Neunundzwanzig Jahre wird Erich Köhler in diesen Tagen. Sein Leben bis heute war nicht einfach und nicht alltäglich; für ihn jedoch mag es wie eine Leiter gewesen sein, die er Sprosse für Sprosse emporgeklommen ist. Er stammt aus Karlsbad in der Tschechoslowakei; sein Vater war Porzellanschleifer, ein Arbeiter, ein Kommunist. Die Faschisten warfen ihn ins Zuchthaus -"wegen verbotener, kommunistischer Umtriebe".... Seine Gesundheit konnten sie so zerstören, seinen Mut nicht. Sie versuchten, den Sohn dem Vater zu entfremden, ihn mit ihren lügnerischen Phrasen zu vergiften. Aber konnten sie den jungen Erich Köhler auch zuweilen schwankend machen; das Gute, das Vater und Mutter in ihn gepflanzt hatten, brach sich Bahn.
Nicht kampflos freilich! Erich Köhlers bisherige Lebensstraße ist nicht so glatt, sie ist verschlungen, wie die vieler anderer junger Menschen im Nachkriegsdeutschland.
Er arbeitete in den verschiedensten Berufen, im Sägewerk, als Landarbeiter und ging 1950 in den Uranerzbergbau nach Aue, wo er von der FDJ die Medaille für ausgezeichnete Leistungen im Fünfjahrplan erhielt.
Heute lebt er in Marnitz in einem kleinen Neubauernhäuschen, und wenn man ihn besucht, dann wird man von dem kleinen Töchterehen begrüßt, dessen Augen genauso schwarz sind wie die des Vaters.
Seine junge, blonde Frau war Arbeiterin in einer Textilfabrik. Sie ist Mitglied der Partei wie ihr Mann.
Im Sommer habe ich ihn einmal besucht. Er sollte eigentlich zu Hause sein, um zu schreiben. Unser Staat gab ihm eine Beihilfe, damit er
einige Tage in der Woche bei seiner literarischen Arbeit bleiben kann. Gute Bücher sind uns so nötig wie das Korn, das er und seine Arbeitskollegen auf den Feldern um Marnitz säen und ernten. - Ich traf Erich Köhler nicht zu Hause, sondern hin Betrieb. Er kam mir entgegen, die
Kleidung bestäubt, die Hände gelb von einem Pflanzenschutzmittel, das er auf die Felder fuhr.

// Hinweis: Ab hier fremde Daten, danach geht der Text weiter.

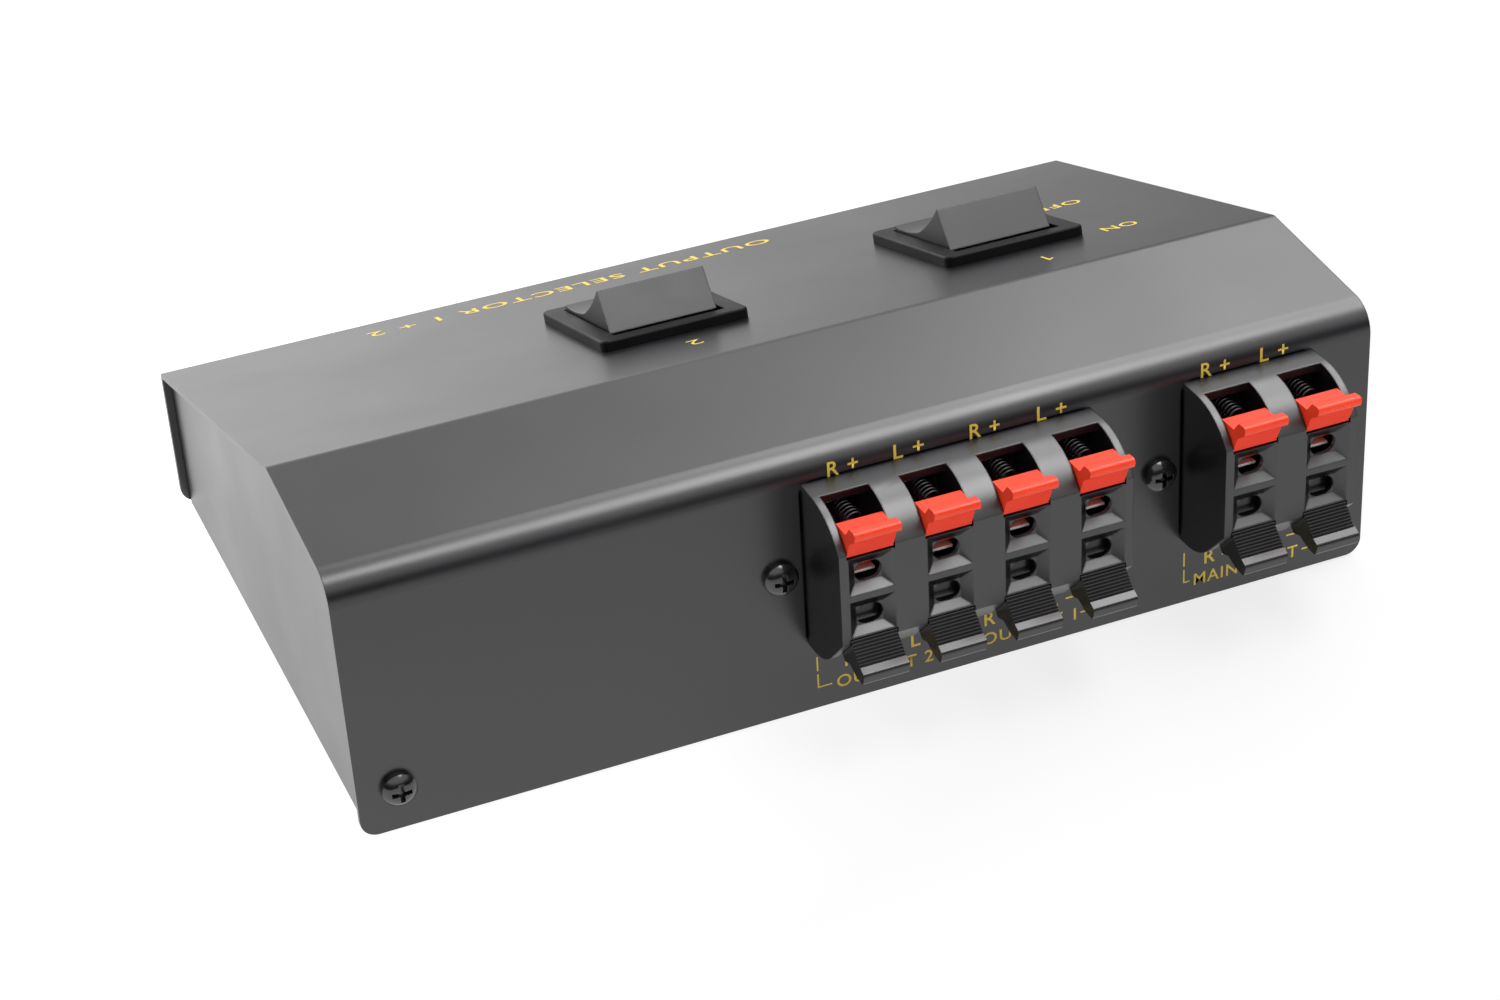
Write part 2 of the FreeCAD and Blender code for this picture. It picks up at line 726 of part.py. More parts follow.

"Ich dachte, du bist daheim", sagte ich.
Er lachte verlegen. "Ich habe die Arbeit begonnen und führe sie zu Ende. Das ist doch selbstverständlich."
Das eben ist es, was ihn so liebenswert macht: Seine Einfachheit, seine Bescheidenheit und seine Kameradschaftlichkeit. Er ist ein junger Mensch unserer Zeit, ein Arbeiterkind, dem der Staat der Arbeiter und Bauern den Weg zu Großem freigemacht hat. Und er selbst hat geholfen und hilft, die Steine auf diesem Weg, den wir alle gehen, beiseite zu räumen. Er ist Kommunist wie sein Vater, und er geht die Straße, die sein Vater einst gegangen ist.
Wenn wir uns nach des Tages Arbeit bei einem guten Buch entspannen, dann sitzt er an seinem Schreibtisch und schreibt für uns, ein Arbeiter, unser Genosse, ein fleißiger, begabter Schriftsteller, auf den wir stolz sein können.